“‘Cause nowadays, I’m in the paper once a day,” rapper Jack Harlow on his new song “State Fair.”
And today, it’s The Miami Hurricane.
On May 6, Harlow released his second studio album, “Come Home The Kids Miss You.” He infused the lyrics with his hypnotic charisma and served them over beats that were simple, but oh-so-pleasing to the ear.
The album’s story comes full circle, beginning and ending with ruminations on his hometown. In the first track, “Talk of the Town,” Harlow describes his departure from home and how he feels like a different person while away. With bare-bones instrumental of mainly piano and drums, Harlow went back to the basics — back to his roots.
In “Young Harleezy,” we witness his internal conflict on whether he is enough for his newfound fame. Again, the beat here is simple, but a little trumpet on the track adds some pizzazz. I’m always a sucker for a horn solo, so naturally I loved it.
In the last track, “State Fair,” Harlow returns to the theme of his hometown, in a wistful expression of wanting to go home, see his old places, visit his teachers and show his neighbors the person he has become. The dreamlike flute melody and intermittent twinkling bells is fondly reminiscent. It feels like it could play over a movie montage of a younger Harlow running through the grass and laughing in the sun.
Potential music video? We’ll see.
Aside from the themes of home and homecoming, Harlow continues fueling every girl’s fantasy that he’ll whisk them away one day. This is particularly prevalent in “Like a Blade of Grass,” which details a conversation between Harlow and an unknown, seemingly very normal girl.
She’s shy, has a private Instagram, and pays for her own possessions. She explains that she has had a very average romantic life and yet, Harlow is still obsessed with her. Non-famous girls, it looks like you have a chance!
Harlow continues this theme in “I’d Do Anything To Make You Smile,” whose opening string and harp instrumental throws listeners back to the Renaissance. I wasn’t there during the Renaissance, but if anything from today sounds like it belongs in that time period, it’s the first 30 seconds of this track.
This allusion, intentional or not, fits the song’s theme, as the Renaissance was the period in which Titian painted his “Venus of Urbino,” which became the one of the most influential portrayals of a nude woman in art history. Reading that back, this reference was probably unintentional, but I like it, so I’m going to accept it as true.
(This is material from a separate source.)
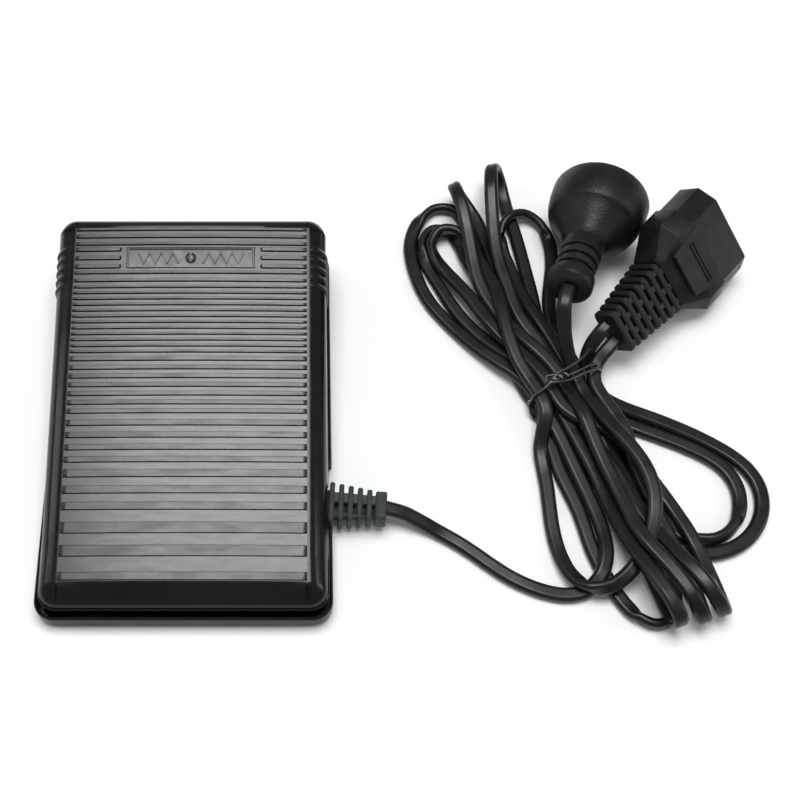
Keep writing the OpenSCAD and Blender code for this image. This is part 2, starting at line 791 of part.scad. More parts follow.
module connector_sockets() {
    color("#caa24a") at_connector() for (i = [-1, 0, 1])
        translate([mouth_at - socket_depth, i * socket_pitch, 0]) rotate([0, 90, 0]) difference() {
            cylinder(r = socket_r + sleeve_t, h = socket_depth);
            translate([0, 0, -1]) cylinder(r = socket_r, h = socket_depth + 2);
        }
}

// Ribbed boot behind the connector: cross ribs on a tapering core
module connector_boot() {
    ribs = 8;
    pitch = boot_l / ribs;
    color("#1c1d1f") at_connector() for (i = [0 : ribs - 1]) {
        f = i / (ribs - 1);
        w = boot_w0 + (boot_w1 - boot_w0) * f;
        h = boot_h0 + (boot_h1 - boot_h0) * f;
        translate([i * pitch, 0, 0]) rotate([90, 0, 90]) {
            linear_extrude(pitch - 1.4) flat_bar(w, h, 1.5);
            linear_extrude(pitch) flat_bar(w - 4, h - 2, 1.5);
        }
    }
}

base_tray();
rubber_feet();
hinge_pin();
treadle_cover();
name_plate();
plate_screw();
return_springs();
stop_buffers();
insulating_sheet();
circuit_board();
board_screws();
control_housing();
resistor_track();
plunger();
wiper_contact();
triac();
heat_sink();
capacitor();
choke_core();
choke_winding();
fixed_resistors();
trim_resistor();
terminal_block();
terminal_screws();
cord_clamp();
clamp_screws();
core_wires();
strain_relief();
pedal_lead();
mains_lead();
lead_bundle();
twist_tie();
mains_plug();
plug_blades();
connector_body();
connector_boot();
connector_sockets();
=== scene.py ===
"""Looks of a sewing machine's foot pedal with its leads, plug and connector.

Metres, in the frame of the CAD part: X across the pedal, Y towards its high toe end, Z up.
"""
import json
import math

import bmesh
import bpy
import numpy as np
from mathutils import Matrix, Vector


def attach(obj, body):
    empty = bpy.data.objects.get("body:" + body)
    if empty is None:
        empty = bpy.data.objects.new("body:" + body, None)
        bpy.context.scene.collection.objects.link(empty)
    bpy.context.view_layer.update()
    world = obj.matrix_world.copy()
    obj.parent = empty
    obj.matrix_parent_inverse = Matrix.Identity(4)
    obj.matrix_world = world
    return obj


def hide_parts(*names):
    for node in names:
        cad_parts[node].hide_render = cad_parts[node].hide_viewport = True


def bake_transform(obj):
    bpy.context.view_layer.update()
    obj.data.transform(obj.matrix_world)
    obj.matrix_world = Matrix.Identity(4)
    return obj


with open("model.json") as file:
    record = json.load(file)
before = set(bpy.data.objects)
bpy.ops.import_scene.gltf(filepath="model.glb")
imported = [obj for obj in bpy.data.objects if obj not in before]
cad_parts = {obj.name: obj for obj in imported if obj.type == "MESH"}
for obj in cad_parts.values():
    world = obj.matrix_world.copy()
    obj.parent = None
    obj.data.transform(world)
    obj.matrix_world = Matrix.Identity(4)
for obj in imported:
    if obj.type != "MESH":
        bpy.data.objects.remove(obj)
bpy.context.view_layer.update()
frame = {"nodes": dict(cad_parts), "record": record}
MM = 0.001


# ---------------------------------------------------------------- camera
CAMERA_AT = Vector((0.0443, -0.2135, 0.4614))
CAMERA_LOOKS_AT = Vector((0.0443, 0.0150, 0.0))
CAMERA_LENS_MM = 55.24
CAMERA_SENSOR_MM = 36.0
CAMERA_SHIFT_X = 0.125


def make_camera():
    data = bpy.data.cameras.new("camera")
    data.lens = CAMERA_LENS_MM
    data.sensor_width = CAMERA_SENSOR_MM
    data.shift_x = CAMERA_SHIFT_X
    data.clip_start = 0.01
    camera = bpy.data.objects.new("camera", data)
    camera.location = CAMERA_AT
    camera.rotation_euler = (CAMERA_LOOKS_AT - CAMERA_AT).to_track_quat("-Z", "Y").to_euler()
    bpy.context.collection.objects.link(camera)
    bpy.context.scene.camera = camera


# ---------------------------------------------------------------- mesh helpers
def smooth_by_angle(obj, degrees=32):
    """Smooth shading, with a sharp edge wherever two faces meet at more than the given angle."""
    obj.data.shade_smooth()
    obj.data.set_sharp_from_angle(angle=math.radians(degrees))


def add_piece(name, verts, faces, material, body, slot, replaces=(), angle=32):
    """One mesh object in the part's frame, riding on a body and standing for the CAD nodes it replaces."""
    mesh = bpy.data.meshes.new(name)
    mesh.from_pydata([tuple(v) for v in verts], [], faces)
    tidy = bmesh.new()
    tidy.from_mesh(mesh)
    bmesh.ops.recalc_face_normals(tidy, faces=tidy.faces)
    tidy.to_mesh(mesh)
    tidy.free()
    return add_mesh(name, mesh, material, body, slot, replaces, angle)


def add_mesh(name, mesh, material, body, slot, replaces=(), angle=32):
    obj = bpy.data.objects.new(name, mesh)
    bpy.context.collection.objects.link(obj)
    mesh.materials.append(material)
    smooth_by_angle(obj, angle)
    if body:
        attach(obj, body)
    if replaces:
        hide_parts(*replaces)
    return obj


def bevelled(obj, width, segments=3, angle=30):
    """Rounds every edge sharper than the angle."""
    bevel = obj.modifiers.new("round_edges", "BEVEL")
    bevel.width = width
    bevel.segments = segments
    bevel.limit_method = "ANGLE"
    bevel.angle_limit = math.radians(angle)
    bevel.harden_normals = True
    bevel.use_clamp_overlap = True
    return obj


def applied(obj):
    """Bakes the modifiers of a piece of our own into its mesh."""
    shown = obj.evaluated_get(bpy.context.evaluated_depsgraph_get())
    baked = bpy.data.meshes.new_from_object(shown)
    obj.modifiers.clear()
    obj.data = baked
    return obj


def cut(obj, verts, faces):
    """Cuts a closed shape out of a piece."""
    mesh = bpy.data.meshes.new("cutter")
    mesh.from_pydata([tuple(v) for v in verts], [], faces)
    tidy = bmesh.new()
    tidy.from_mesh(mesh)
    bmesh.ops.recalc_face_normals(tidy, faces=tidy.faces)
    tidy.to_mesh(mesh)
    tidy.free()
    tool = bpy.data.objects.new("cutter", mesh)
    bpy.context.collection.objects.link(tool)
    boolean = obj.modifiers.new("cut", "BOOLEAN")
    boolean.operation = "DIFFERENCE"
    boolean.solver = "EXACT"
    boolean.object = tool
    applied(obj)
    bpy.data.objects.remove(tool)
    return obj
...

And of course, Harlow’s single and best track on the album, “First Class,” extends an offer to join him in his new life of luxury. I do not know who he’s addressing this to, but whomever it is, congratulations: you won life.
The album contains three songs that seem to reference others. In “Poison (feat. Lil Wayne),” Lil Wayne sings “That girl is poison” in the same melody of “Poison” by Bell Biv DeVoe in clear homage to the classic 90s song. The trumpets in the background of “Nail Tech” also sound similar to the trumpet theme in Lil Nas X’s “Industry Baby,” on which Harlow was featured in 2021.
The musical motif in “Dua Lipa” throws listeners back to Wiz Khalifa’s 2010 hit “Black and Yellow,” perhaps to recognize a personal musical influence for Harlow, or perhaps, simply because it sounds good.
Speaking of “Dua Lipa,” is there something we ought to know, Jack? What’s the tea? Also, in “Lil Secret,” he describes an affair with a famous singer with a basketball ex-boyfriend who lives in Miami… I won’t speculate, but wow—that’s a lot to take in.
The album contains a couple oddities, like how Harlow pronounces “family” in “Side Piece” and his shaky register change in “I Got A Shot,” but overall, the album thrills. With cohesive musical and thematic motifs alongside his undeniable charm, I was enraptured throughout, and I have no doubt that his upcoming tour will be nothing less than the “Crème de la Crème.”